**Aim of the exercise:** The lines to reproduce run from the first one through the line containing "disc_offset = -34.0". Reproduce them exactly.
----------------
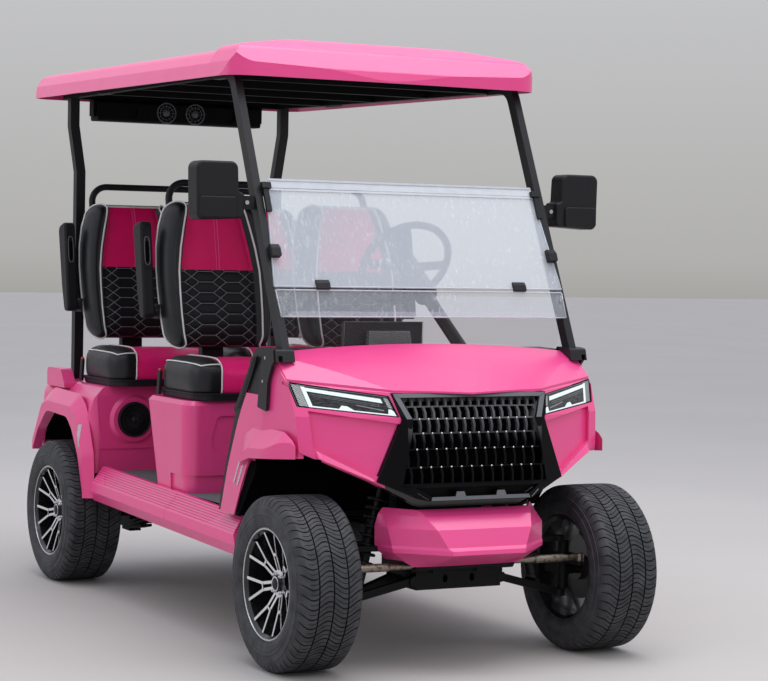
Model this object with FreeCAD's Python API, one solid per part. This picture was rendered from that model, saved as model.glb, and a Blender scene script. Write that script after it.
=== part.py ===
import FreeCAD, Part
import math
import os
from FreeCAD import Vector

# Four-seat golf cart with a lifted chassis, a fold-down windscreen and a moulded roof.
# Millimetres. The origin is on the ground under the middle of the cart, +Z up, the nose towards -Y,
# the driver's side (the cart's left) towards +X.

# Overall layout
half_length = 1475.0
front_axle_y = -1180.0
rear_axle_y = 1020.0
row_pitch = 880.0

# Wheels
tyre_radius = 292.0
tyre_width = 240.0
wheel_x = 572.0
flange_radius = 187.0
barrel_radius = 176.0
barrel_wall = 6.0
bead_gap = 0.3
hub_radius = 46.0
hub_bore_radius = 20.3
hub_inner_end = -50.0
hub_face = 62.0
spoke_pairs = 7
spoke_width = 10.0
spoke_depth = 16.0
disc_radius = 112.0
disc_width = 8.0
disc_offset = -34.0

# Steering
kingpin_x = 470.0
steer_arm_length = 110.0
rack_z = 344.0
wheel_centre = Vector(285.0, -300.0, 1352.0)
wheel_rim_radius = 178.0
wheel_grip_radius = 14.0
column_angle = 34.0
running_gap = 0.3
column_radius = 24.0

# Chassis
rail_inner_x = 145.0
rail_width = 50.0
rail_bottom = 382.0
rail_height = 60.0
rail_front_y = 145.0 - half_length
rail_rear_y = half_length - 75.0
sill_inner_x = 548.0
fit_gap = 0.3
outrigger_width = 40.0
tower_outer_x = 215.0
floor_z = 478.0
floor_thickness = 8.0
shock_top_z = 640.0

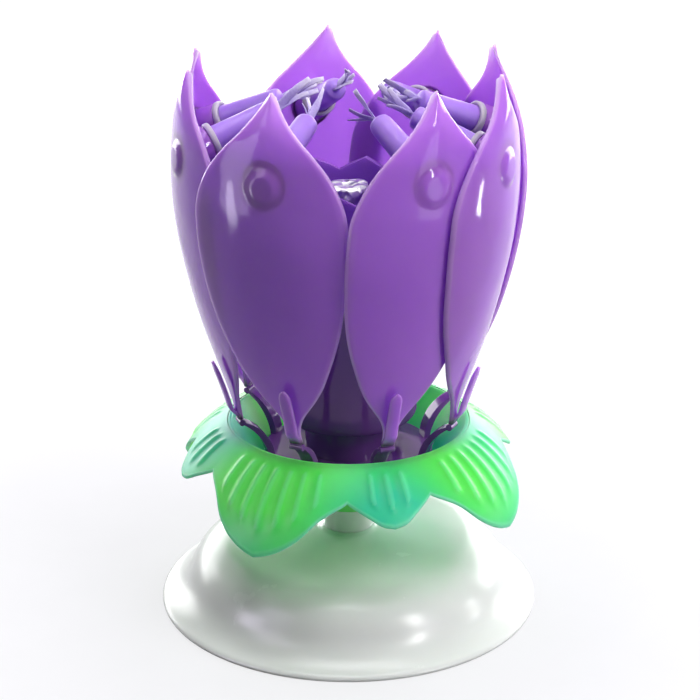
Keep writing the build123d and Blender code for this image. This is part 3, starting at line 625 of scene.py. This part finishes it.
----------------
**Answer to the problem:**
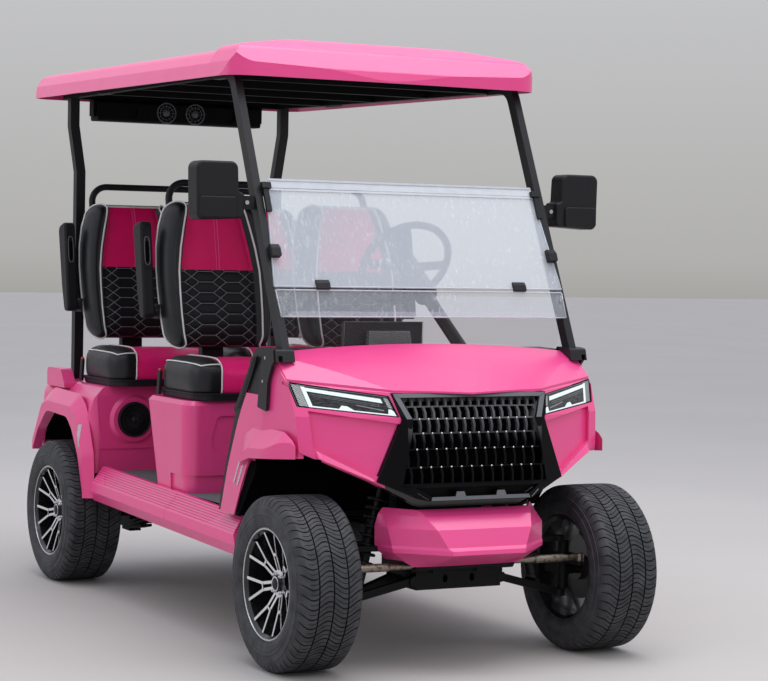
Model this object with FreeCAD's Python API, one solid per part. This picture was rendered from that model, saved as model.glb, and a Blender scene script. Write that script after it.
=== part.py ===
import FreeCAD, Part
import math
import os
from FreeCAD import Vector

# Four-seat golf cart with a lifted chassis, a fold-down windscreen and a moulded roof.
# Millimetres. The origin is on the ground under the middle of the cart, +Z up, the nose towards -Y,
# the driver's side (the cart's left) towards +X.

# Overall layout
half_length = 1475.0
front_axle_y = -1180.0
rear_axle_y = 1020.0
row_pitch = 880.0

# Wheels
tyre_radius = 292.0
tyre_width = 240.0
wheel_x = 572.0
flange_radius = 187.0
barrel_radius = 176.0
barrel_wall = 6.0
bead_gap = 0.3
hub_radius = 46.0
hub_bore_radius = 20.3
hub_inner_end = -50.0
hub_face = 62.0
spoke_pairs = 7
spoke_width = 10.0
spoke_depth = 16.0
disc_radius = 112.0
disc_width = 8.0
disc_offset = -34.0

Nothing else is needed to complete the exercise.